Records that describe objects

--- Start ---

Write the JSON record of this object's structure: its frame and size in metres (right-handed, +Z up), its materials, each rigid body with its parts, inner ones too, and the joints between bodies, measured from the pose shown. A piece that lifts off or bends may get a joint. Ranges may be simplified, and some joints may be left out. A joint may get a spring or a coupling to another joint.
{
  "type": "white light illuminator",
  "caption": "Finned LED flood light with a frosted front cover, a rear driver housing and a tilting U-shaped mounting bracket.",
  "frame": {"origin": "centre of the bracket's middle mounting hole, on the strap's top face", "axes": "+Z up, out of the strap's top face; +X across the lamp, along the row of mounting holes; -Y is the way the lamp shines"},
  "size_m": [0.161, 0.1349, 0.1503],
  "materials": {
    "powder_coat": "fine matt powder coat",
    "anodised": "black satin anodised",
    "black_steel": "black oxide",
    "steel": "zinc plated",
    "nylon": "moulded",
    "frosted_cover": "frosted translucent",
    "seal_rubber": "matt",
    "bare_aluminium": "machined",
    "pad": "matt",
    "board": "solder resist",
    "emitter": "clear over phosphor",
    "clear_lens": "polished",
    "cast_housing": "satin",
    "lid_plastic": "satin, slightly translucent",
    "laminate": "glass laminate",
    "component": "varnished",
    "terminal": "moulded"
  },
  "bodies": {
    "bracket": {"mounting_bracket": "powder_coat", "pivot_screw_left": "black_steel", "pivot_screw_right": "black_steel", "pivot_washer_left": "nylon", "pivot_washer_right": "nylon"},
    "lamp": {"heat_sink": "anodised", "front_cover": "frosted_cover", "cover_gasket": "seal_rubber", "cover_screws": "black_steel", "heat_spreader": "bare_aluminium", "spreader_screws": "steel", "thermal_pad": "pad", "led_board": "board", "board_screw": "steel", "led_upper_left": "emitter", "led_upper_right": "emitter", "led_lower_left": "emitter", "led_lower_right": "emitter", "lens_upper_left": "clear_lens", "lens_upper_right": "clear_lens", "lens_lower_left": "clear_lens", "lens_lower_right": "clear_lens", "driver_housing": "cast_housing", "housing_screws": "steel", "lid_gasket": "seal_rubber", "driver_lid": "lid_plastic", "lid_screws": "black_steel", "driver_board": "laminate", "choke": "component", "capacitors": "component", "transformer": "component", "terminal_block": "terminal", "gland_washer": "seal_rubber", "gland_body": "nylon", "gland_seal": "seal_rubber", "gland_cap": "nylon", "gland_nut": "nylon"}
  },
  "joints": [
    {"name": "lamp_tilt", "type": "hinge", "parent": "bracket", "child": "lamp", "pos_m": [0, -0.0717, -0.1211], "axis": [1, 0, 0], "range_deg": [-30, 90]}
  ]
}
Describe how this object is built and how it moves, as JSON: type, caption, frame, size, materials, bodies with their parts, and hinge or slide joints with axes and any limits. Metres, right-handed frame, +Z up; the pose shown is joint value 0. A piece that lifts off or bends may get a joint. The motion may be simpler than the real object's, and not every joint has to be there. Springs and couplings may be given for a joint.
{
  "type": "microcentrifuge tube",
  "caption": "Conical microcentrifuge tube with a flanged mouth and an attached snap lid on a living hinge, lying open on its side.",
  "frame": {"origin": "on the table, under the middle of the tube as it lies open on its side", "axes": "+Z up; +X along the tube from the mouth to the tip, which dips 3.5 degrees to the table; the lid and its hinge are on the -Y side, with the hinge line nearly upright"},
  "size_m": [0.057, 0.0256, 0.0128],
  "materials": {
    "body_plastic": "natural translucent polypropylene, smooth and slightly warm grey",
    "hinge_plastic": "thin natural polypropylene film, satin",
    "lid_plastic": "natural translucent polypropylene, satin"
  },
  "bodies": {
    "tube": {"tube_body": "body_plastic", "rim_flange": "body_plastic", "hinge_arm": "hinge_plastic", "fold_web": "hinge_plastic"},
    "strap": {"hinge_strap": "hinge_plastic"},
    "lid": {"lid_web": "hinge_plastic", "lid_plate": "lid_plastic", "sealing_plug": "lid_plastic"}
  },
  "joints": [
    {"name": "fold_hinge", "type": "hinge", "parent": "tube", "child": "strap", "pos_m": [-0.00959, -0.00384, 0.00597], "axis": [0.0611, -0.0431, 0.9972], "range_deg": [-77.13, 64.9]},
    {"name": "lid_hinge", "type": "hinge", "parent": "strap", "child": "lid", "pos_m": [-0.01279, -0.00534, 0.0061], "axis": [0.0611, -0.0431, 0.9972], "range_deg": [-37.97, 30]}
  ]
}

--- End ---
--- Start ---

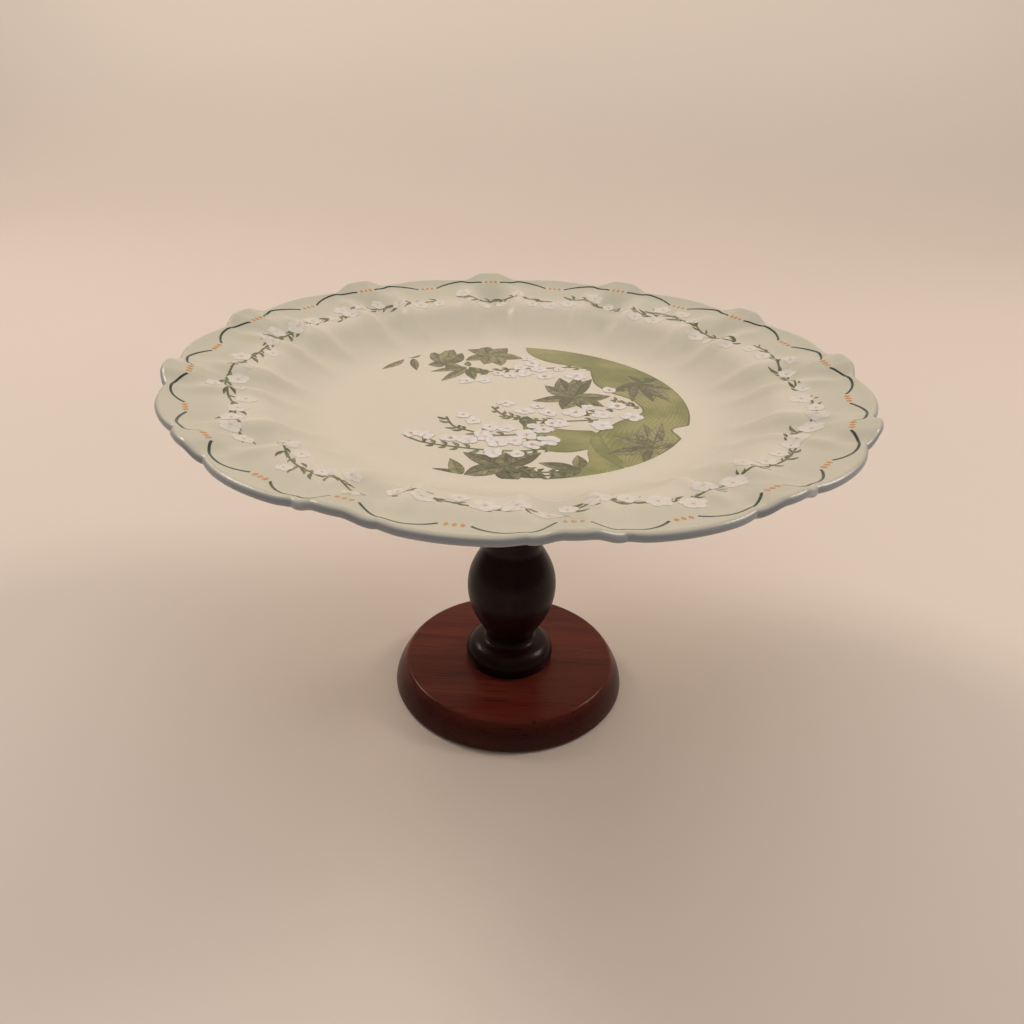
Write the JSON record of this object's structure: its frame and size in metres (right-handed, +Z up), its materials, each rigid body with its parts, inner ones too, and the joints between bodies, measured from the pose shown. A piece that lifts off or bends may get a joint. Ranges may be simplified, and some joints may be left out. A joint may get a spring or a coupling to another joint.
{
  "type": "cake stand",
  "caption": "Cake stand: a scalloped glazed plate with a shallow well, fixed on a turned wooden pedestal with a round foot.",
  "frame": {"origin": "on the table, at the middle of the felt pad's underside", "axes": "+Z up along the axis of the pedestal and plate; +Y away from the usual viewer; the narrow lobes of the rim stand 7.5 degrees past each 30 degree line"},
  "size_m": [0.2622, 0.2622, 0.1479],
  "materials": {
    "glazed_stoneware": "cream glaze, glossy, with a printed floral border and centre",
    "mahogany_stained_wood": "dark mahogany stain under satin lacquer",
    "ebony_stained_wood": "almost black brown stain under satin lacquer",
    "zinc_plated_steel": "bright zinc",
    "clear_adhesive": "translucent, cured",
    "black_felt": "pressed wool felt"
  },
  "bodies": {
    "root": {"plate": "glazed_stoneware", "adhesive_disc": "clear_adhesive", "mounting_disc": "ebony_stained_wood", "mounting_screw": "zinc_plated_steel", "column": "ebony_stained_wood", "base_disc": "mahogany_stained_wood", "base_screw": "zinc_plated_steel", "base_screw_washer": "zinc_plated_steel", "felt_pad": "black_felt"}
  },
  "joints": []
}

--- End ---

Find the lines above that include the string "from" and copy them.

Write the JSON record of this object's structure: its frame and size in metres (right-handed, +Z up), its materials, each rigid body with its parts, inner ones too, and the joints between bodies, measured from the pose shown. A piece that lifts off or bends may get a joint. Ranges may be simplified, and some joints may be left out. A joint may get a spring or a coupling to another joint.
  "frame": {"origin": "on the table, under the middle of the tube as it lies open on its side", "axes": "+Z up; +X along the tube from the mouth to the tip, which dips 3.5 degrees to the table; the lid and its hinge are on the -Y side, with the hinge line nearly upright"},
Write the JSON record of this object's structure: its frame and size in metres (right-handed, +Z up), its materials, each rigid body with its parts, inner ones too, and the joints between bodies, measured from the pose shown. A piece that lifts off or bends may get a joint. Ranges may be simplified, and some joints may be left out. A joint may get a spring or a coupling to another joint.
  "frame": {"origin": "on the table, at the middle of the felt pad's underside", "axes": "+Z up along the axis of the pedestal and plate; +Y away from the usual viewer; the narrow lobes of the rim stand 7.5 degrees past each 30 degree line"},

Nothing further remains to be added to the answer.